Xania Monet, an Artificial Intelligence (AI) singer created by Telisha Jones, hit No. 30 on Billboard’s Adult R&B Airplay chart in the first week of November with the song “How Was I supposed to Know.” The artist amassed 1.4 million listeners on Spotify and is now signed with Hallwood Media in a $3 million USD record deal. Monet demonstrates the profitability of AI artists, having already released two albums and countless singles since her creation in July. This milestone represents the threat of AI technology to authenticity in the music industry.

Jones insists, however, that there is humanity behind the music, using Suno to create songs around her poetry. Spotify CEO Daniel Ek defended his decision not to label AI music, noting it makes music production accessible to beginners. Monet’s success signals a new era for music listeners, who will need to be consciously aware of the music they consume. AI as a tool for self-expression or as a profitable alternative to real artists remains a central question in discourse around AI music.

Worst: Music

The Life of a Showgirl by Taylor Swift – Norah Adams

Taylor Swift dropped her 12th studio album this past October. Before the release of The Life of a Showgirl, she teased fans with images of herself adorned in jewels and feathers, her eyes shining pensively with reflection of her life. 

The Swiftie community rumbled with anticipation, her longtime listeners eager to receive an album, expressing how both they and Swift have matured over the course of her career. Instead, what Taylor Swift gifted to fans was a disingenuous group of songs wrought with internet lingo and mentions of her meathead football boyfriend. 

The pop star’s lyrics sound like an AI-generated imitation of her previously poetic songwriting. In “Cancelled,” she sings, “Good thing I like my friends cancelled / I like ’em cloaked in Gucci and in scandal.” 

What sets this album apart from her others is that it is not just the public who dislikes it—as with her previous album, The Tortured Poets Department—but also Swifties. Her newest album has left us all wondering if maybe the show shouldn’t go on.
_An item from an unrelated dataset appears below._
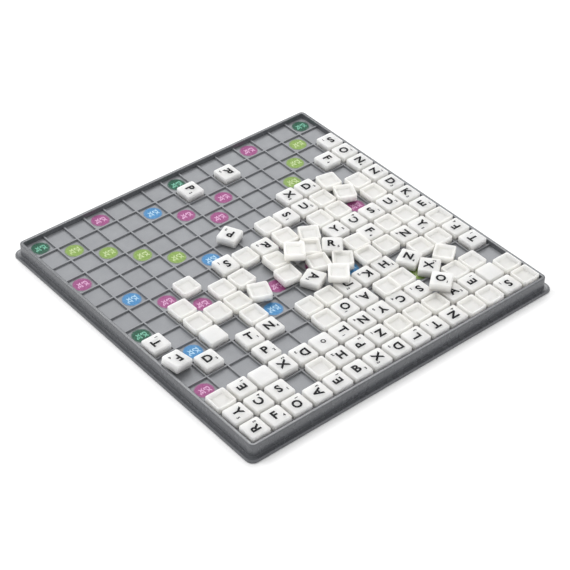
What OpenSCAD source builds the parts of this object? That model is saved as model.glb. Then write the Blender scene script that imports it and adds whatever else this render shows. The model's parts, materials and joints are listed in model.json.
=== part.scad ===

Worst? Best?: Popular Culture

Labubus – Norah Adams

Despite standing just 22 centimetres tall, the Labubu made massive waves this year. Designed by Hong Kong-born and Netherlands-based artist Kasing Lung, the fluffy keychain monsters gained popularity after Lisa from Blackpink was spotted with one clipped to her bag. Labubu quickly surpassed being a fun toy and reached internet fame. 

TikToker Jungle Pops made a viral satirical video claiming to own “the one and only 24k gold Labubu […] the most expensive Labubu in the world.” With a $55 CAD price tag, many wishing to participate in the trend bought knock-off versions, and fast fashion brands began slapping the Labubu face on everything. Mounds of these items ended up in landfills after the trend died down.

Labubu is beneficial to us all this year, as it serves as a reminder of how quickly trends can become harmful. In a world where memes are not just funny jokes among friends, but prompts to consume, Labubu can teach us how to keep memes online and in conversation, and off our credit cards.

Love Island USA – Malika Logossou

Season seven of Love Island, a reality dating show, temporarily became the internet’s obsession this year. Contestants live in a secluded villa under constant camera surveillance and must repeatedly recouple to avoid elimination through viewer votes. Memes, TikTok edits, songs, and host Ariana Madix’s ever-changing outfits made the season a shared cultural experience. However, the premise of finding love was replaced by lust and performative drama, as contestants appeared more focused on winning voter approval than forming genuine connections. 

Of the final couples—Huda Mustafa and Chris Seeley, who split during the finale, Pepe Garcia and Iris Kendall, Amaya Espinal and Bryan Arenales, and Olandria Carthen and Nicolas Vansteenberghe—only the last pair remain together. The winning couple, Espinal and Arenales, barely lasted one month in the real world.